About the Molina Family
The Smithsonian Latino Center named the Molina Family Latino Gallery in recognition of Dr. C. David Molina and his family. His five children collectively donated $10 million to the Latino Center in support of the gallery. Molina was a healthcare leader in California and founded the publicly traded Fortune 500 company Molina Healthcare Inc.
In the following video, the Molina siblings share family memories and the values that inspired them to give back to their community by supporting the Molina Family Latino Gallery.
About Dr. C. David Molina
C. David Molina, M.D., M.S. in public health, was born Sept. 7, 1926. He grew up in Arizona before attending San Diego State College where he met his wife, Mary, and they graduated together in 1951. He worked as a school teacher before attending medical school.
Molina received his medical degree from the California College of Medicine and then opened a private internal medicine practice.
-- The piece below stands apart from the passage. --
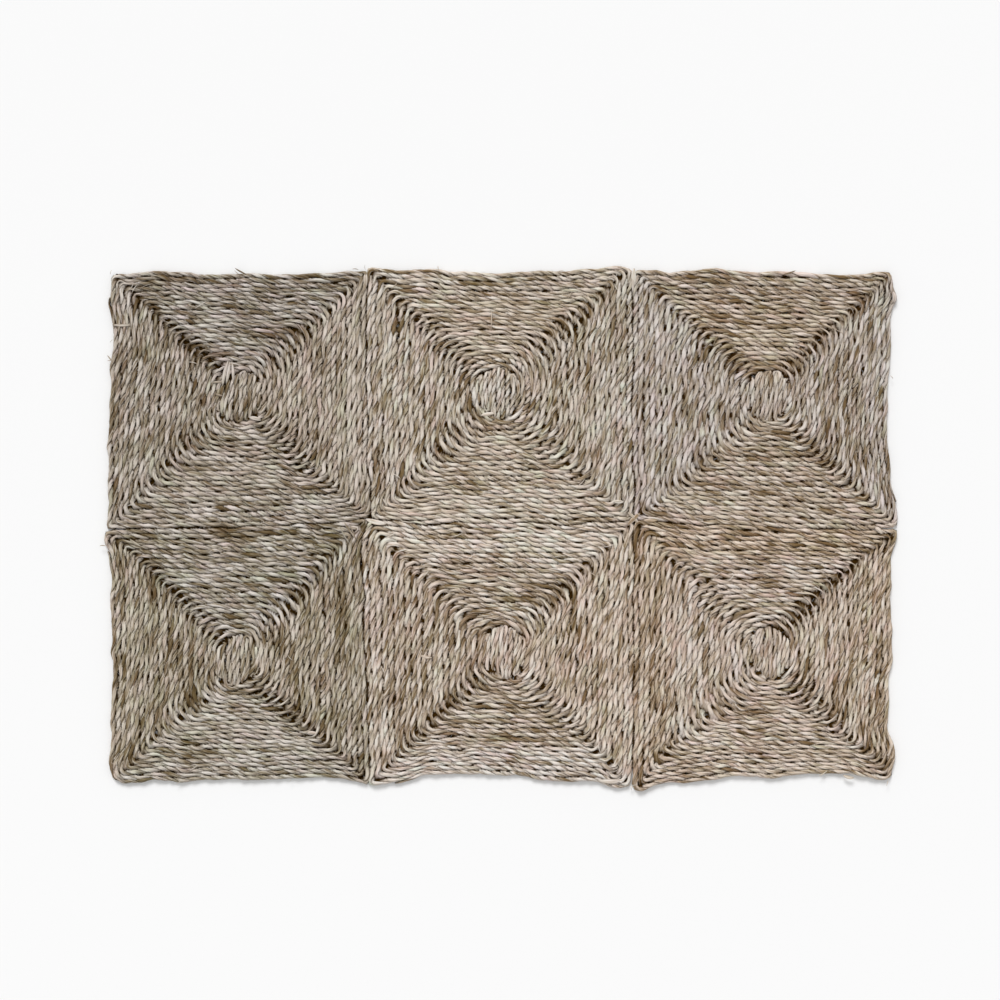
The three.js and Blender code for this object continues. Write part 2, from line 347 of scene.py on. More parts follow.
def nominal_sides(panel):
    """The places of a panel's left, right, far and near side."""
    left, right = COLUMN_EDGES[panel.column : panel.column + 2]
    far, near = ROW_EDGES[panel.row : panel.row + 2]
    return left, right, far, near


def follow(panel, x, y):
    """Moves points of the square panel to where the uneven outline and seams take them."""
    left, right, far, near = nominal_sides(panel)
    across, along = x - (left + right) / 2, y - (far + near) / 2
    left_table = [LEFT_SIDE, LEFT_SEAM, RIGHT_SEAM][panel.column]
    right_table = [LEFT_SEAM, RIGHT_SEAM, RIGHT_SIDE][panel.column]
    left_sign = -1 if panel.column == 0 else 1
    far_table = FAR_SIDE if panel.row == 0 else CROSS_SEAM
    near_table = CROSS_SEAM if panel.row == 0 else NEAR_SIDE
    near_sign = 1 if panel.row == 0 else -1
    side_x = np.where(across < 0, left_sign * read_table(left_table, y), read_table(right_table, y))
    side_y = np.where(along > 0, read_table(far_table, x), near_sign * read_table(near_table, x))
    share_x = ramp(np.abs(across) / ((right - left) / 2), RIM_SHARE, 1)
    share_y = ramp(np.abs(along) / ((far - near) / 2), RIM_SHARE, 1)
    return np.stack([x + share_x * side_x, y + share_y * side_y], axis=-1)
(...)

He developed Long Beach’s first Intensive Care Unit at Pacific Hospital in 1962, remaining there as director of ICU until 1976 and then director of the emergency department for 21 years.
Molina received his M.S. in public health with an emphasis in medical administration from UCLA in 1970. He then worked in the areas of HMO organization and administration in a consultant capacity with General Medical Centers Health Plan in Pomona, California.
In 1985, Molina created Molina Medical Centers and received a contract with the Department of Health Services under the new Primary Care Case Management (PCCM) program. Within five years, Molina Medical Centers became the largest PCCM contractor in the state, with 12 staff-model offices and 10,000 members. Molina Medical Centers received its Knox-Keene license in 1994—becoming the first PCCM in 10 years to make the transition from partial risk to full-risk contractor. Under his tenure as president and CEO, Molina Medical Centers grew to more than 105,000 members. Molina’s provider network included 29 staff-model offices with an additional 8,000 providers in eight counties.
Molina died Dec. 8, 1996. He and his wife, who died in 2012, are survived by their two adult sons and three daughters—Mario, John, Martha, Janet and Josephine, as well as their spouses and children.
His legacy remains through his children and the organization he founded—Molina Healthcare Inc., now a publicly traded Fortune 500 company.